Comment by bastawhiz

17 hours ago

Many labs use TPUs, but not exclusively. Most labs need more compute than they can get, and if there's TPU capacity, they'll adapt their systems to be able to run partially on TPUs.

even google doesnt only use TPUs.

  • Google is in a different position to others in that they're the only frontier lab with a cloud infra business. It obviously makes sense to sell GPUs on cloud infra as people want to rent them. In that respect Google buys a ton of GPUs to rent out.

    What's unclear to me is how much Google uses GPUs for their own stuff.

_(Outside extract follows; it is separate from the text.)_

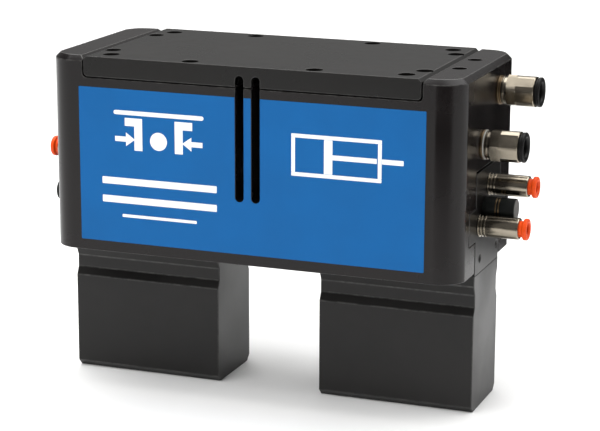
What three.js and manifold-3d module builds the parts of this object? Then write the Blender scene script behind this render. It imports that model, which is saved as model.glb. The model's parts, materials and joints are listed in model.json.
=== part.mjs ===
// Pneumatic two-jaw parallel gripper: a wide housing with two cylinders side by side, whose
// racks turn one pinion, so that the two T-shaped slides below close on the centre together.
// Millimetres, +Z up. X is the direction of jaw travel, and the front face looks along -Y.
// The origin is the centre of the mounting face on the top plate. The parts are drawn with z
// counted from the underside of the housing, and one group then lowers them all.

import * as THREE from 'three';
import { mergeVertices } from 'three/addons/utils/BufferGeometryUtils.js';
import Module from 'manifold-3d';

const wasm = await Module();
wasm.setup();

// ---------- driving dimensions ----------

const housing = { length: 160, depth: 72, height: 73.4, cornerRadius: 10.4, cornerInset: 10.1 };
const halfLength = housing.length / 2;
const halfDepth = housing.depth / 2;
const topChamfer = 1.9;

const plate = { halfLength: 65.05, underside: 65.9, gap: 0.5, seamChamfer: 1.2, rootRadius: 1.5 };
const pad = { halfLength: 64.3, halfDepth: 35 };

const slot = { offset: 3.15, width: 3.2, bottom: 23.6, top: 69.9, depth: 8 };
const label = { halfLength: 67.1, bottom: 4.1, top: 62.1, thickness: 0.15, cornerRadius: 0.3 };

const slide = { bottom: -1.3, top: 36.6, halfWidth: 15.4, wingHalfWidth: 23.7, wingBottom: 11.6 };
slide.wingTop = 23.7;
const channel = { roof: 37.4, halfWidth: 16.3, wingHalfWidth: 24.3, wingBottom: 11.3, wingTop: 24 };

const stroke = 18;
const jaw = { inner: 20.4, outer: 80, halfWidth: 15.7, bottom: -53.5, footChamfer: 2.3 };
const jawGroove = { top: -5.2, floorTop: -8.7, floorBottom: -13.3, bottom: -16.3, depth: 1.5 };
const jawScrew = { places: [35, 66], headRadius: 5, headHeight: 6, seat: 28, shankRadius: 3 };
jawScrew.tip = -14;

const cylinder = { offset: 12, height: 51, boreRadius: 9.6, left: -halfLength, right: 70 };
const plugLength = 10;
const piston = { radius: 9.3, length: 8, stubRadius: 4, sealWidth: 2.4, sealRadius: 9.5 };
const rodAssembly = { length: 120, radius: 7.5, endGap: 0.5 };
const drivePin = { place: 36, offset: 11, radius: 3, bottom: 28, top: 48 };

const gear = { module: 0.8, teeth: 16, backlash: 0.2, bottom: 46.5, top: 55.5 };
gear.pitchRadius = gear.module * gear.teeth / 2;
gear.pressureAngle = 20 * Math.PI / 180;
const gearPocket = { radius: 7.6, bottom: 44 };
const pinionShaft = { radius: 2.3, bottom: 40, top: 64.5 };

const cornerScrew = { x: 57.2, y: 28.4 };
const edgeScrew = { x: 24, y: 31.8 };
const plateScrew = { wellRadius: 3.1, seat: 68.2, headRadius: 2.75, headHeight: 3, shankRadius: 1.5 };
plateScrew.tip = 58;
const mountHole = { x: 61, y: 19.2, radius: 3.1, tapRadius: 2.5, bottom: 62.8 };
const postHole = { x: 71, y: 9.9, radius: 2.7, bottom: 68.5 };

const clearance = 0.1;
const round = 16;
const smooth = 24;

// ---------- geometry helpers ----------

const axisX = new THREE.Vector3(1, 0, 0);
const axisY = new THREE.Vector3(0, 1, 0);
const axisZ = new THREE.Vector3(0, 0, 1);

function toSolid(geometry) {
  const bare = geometry.clone();
  bare.deleteAttribute('normal');
  bare.deleteAttribute('uv');
  const merged = mergeVertices(bare, 1e-4);
  const vertProperties = new Float32Array(merged.attributes.position.array);
  const triVerts = new Uint32Array(merged.index.array);
  return new wasm.Manifold(new wasm.Mesh({ numProp: 3, vertProperties, triVerts }));
}

function toGeometry(solid) {
  const mesh = solid.getMesh();
  const geometry = new THREE.BufferGeometry();
  geometry.setAttribute('position', new THREE.BufferAttribute(mesh.vertProperties, 3));
  geometry.setIndex(new THREE.BufferAttribute(mesh.triVerts, 1));
  geometry.computeVertexNormals();
  return geometry;
}

function joined(...geometries) {
  return toGeometry(geometries.map(toSolid).reduce((sum, solid) => sum.add(solid)));
}

function cut(geometry, ...tools) {
  const left = tools.map(toSolid).reduce((rest, tool) => rest.subtract(tool), toSolid(geometry));
  return toGeometry(left);
}

function common(first, second) {
  return toGeometry(toSolid(first).intersect(toSolid(second)));
}

// A box between two corners.
function block(x0, x1, y0, y1, z0, z1) {
  const geometry = new THREE.BoxGeometry(x1 - x0, y1 - y0, z1 - z0);
  return geometry.translate((x0 + x1) / 2, (y0 + y1) / 2, (z0 + z1) / 2);
}

function rodAlongZ(x, y, z0, z1, radius, sides = round) {
  const geometry = new THREE.CylinderGeometry(radius, radius, z1 - z0, sides);
  return geometry.rotateX(Math.PI / 2).translate(x, y, (z0 + z1) / 2);
}

function rodAlongX(x0, x1, y, z, radius, sides = round) {
  const geometry = new THREE.CylinderGeometry(radius, radius, x1 - x0, sides);
  return geometry.rotateZ(-Math.PI / 2).translate((x0 + x1) / 2, y, z);
}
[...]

Yes Gemini runs on GPUs now, so that Google can sell Gemini on-prem boxes (recent release announced last week), but is any training or inference for Gemini really happening on GPUs? This is unclear to me. I'd have guessed not given that I thought TPUs were much cheaper to operate, but maybe I'm wrong.

    Caveat, I work at Google, but not on anything to do with this. I'm only going on what's in the press for this stuff.

Why is AMD not more popular then if labs are so flexibly with giving away CUDA?

  • people are trying, especially for inference. For training, it’s just too high risk to tank your training I think.

    TPUs are at least dogfooded by Google deepmind, no team AFAIK has gotten the AMD stack to train well.